Please write out the material that follows, exactly as it stands.

─── Information shown

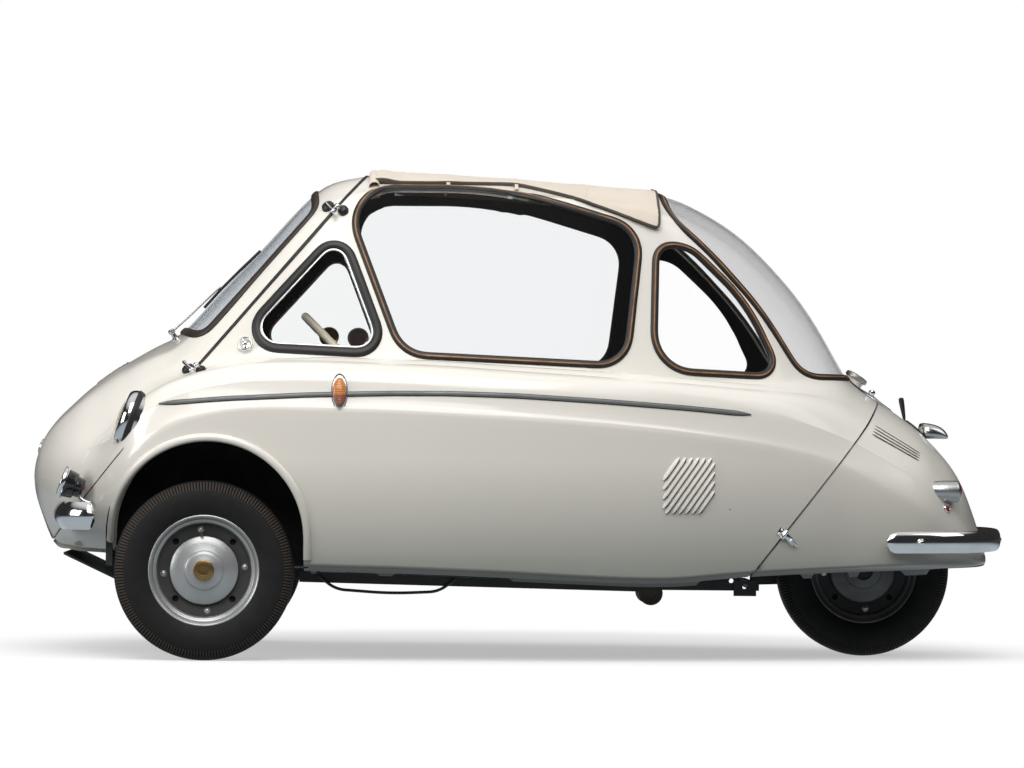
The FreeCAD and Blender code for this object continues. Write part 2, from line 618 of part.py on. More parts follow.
# the indicator is an egg on the widest part of the wing
INDICATOR_CENTRE, INDICATOR_SIZE = V(478, 682, 694), V(20, 26, 45)
indicator = Part.makeSphere(1.0)
stretch = FreeCAD.Matrix()
stretch.scale(INDICATOR_SIZE)
indicator = indicator.transformGeometry(stretch)
indicator.translate(INDICATOR_CENTRE)
indicator = indicator.cut(outside)
feature("side_indicators", Part.makeCompound(both_sides(indicator)))

tail_lamp = rod((TAIL_LAMP_X[0], TAIL_LAMP_Y, TAIL_LAMP_Z), (TAIL_LAMP_X[1], TAIL_LAMP_Y, TAIL_LAMP_Z),
                TAIL_LAMP_RADIUS)
feature("tail_lamps", Part.makeCompound(both_sides(tail_lamp)))
plate_lamp = prism([(-1100, 634), (-1166, 598), (-1170, 584), (-1112, 598), (-1092, 618)], 0.2, -55, 55)
feature("plate_lamp", plate_lamp.cut(body_solid(-1)))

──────

**Completed exercise**
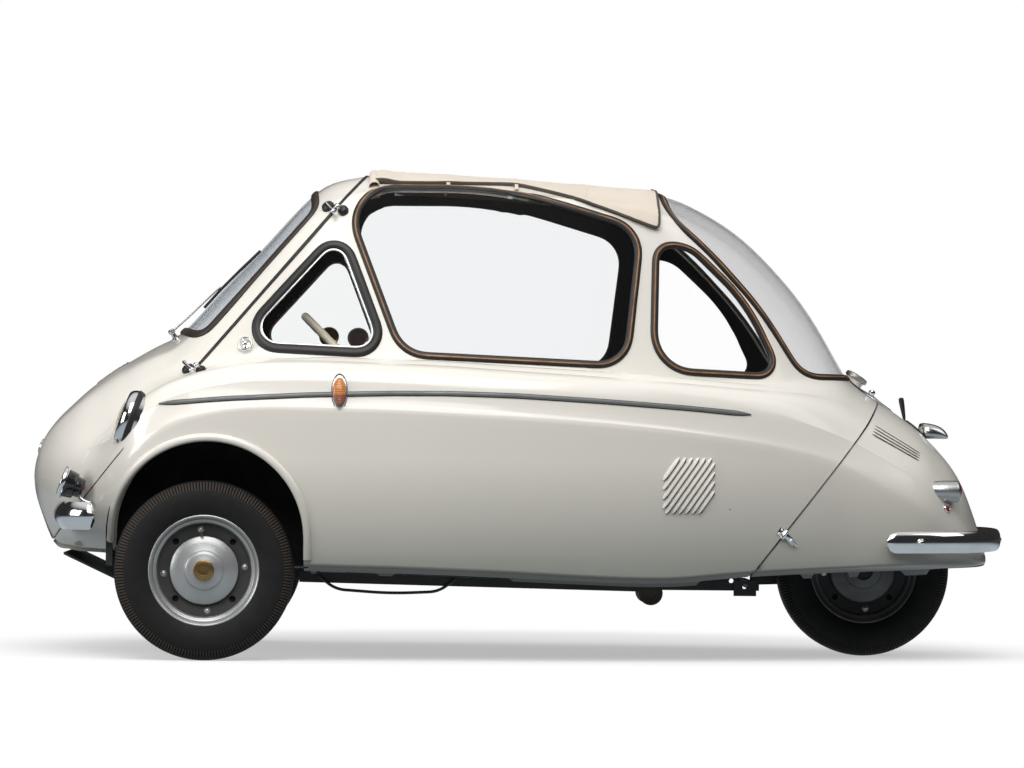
The FreeCAD and Blender code for this object continues. Write part 2, from line 618 of part.py on. More parts follow.
# the indicator is an egg on the widest part of the wing
INDICATOR_CENTRE, INDICATOR_SIZE = V(478, 682, 694), V(20, 26, 45)
indicator = Part.makeSphere(1.0)
stretch = FreeCAD.Matrix()
stretch.scale(INDICATOR_SIZE)
indicator = indicator.transformGeometry(stretch)
indicator.translate(INDICATOR_CENTRE)
indicator = indicator.cut(outside)
feature("side_indicators", Part.makeCompound(both_sides(indicator)))

tail_lamp = rod((TAIL_LAMP_X[0], TAIL_LAMP_Y, TAIL_LAMP_Z), (TAIL_LAMP_X[1], TAIL_LAMP_Y, TAIL_LAMP_Z),
                TAIL_LAMP_RADIUS)
feature("tail_lamps", Part.makeCompound(both_sides(tail_lamp)))
plate_lamp = prism([(-1100, 634), (-1166, 598), (-1170, 584), (-1112, 598), (-1092, 618)], 0.2, -55, 55)
feature("plate_lamp", plate_lamp.cut(body_solid(-1)))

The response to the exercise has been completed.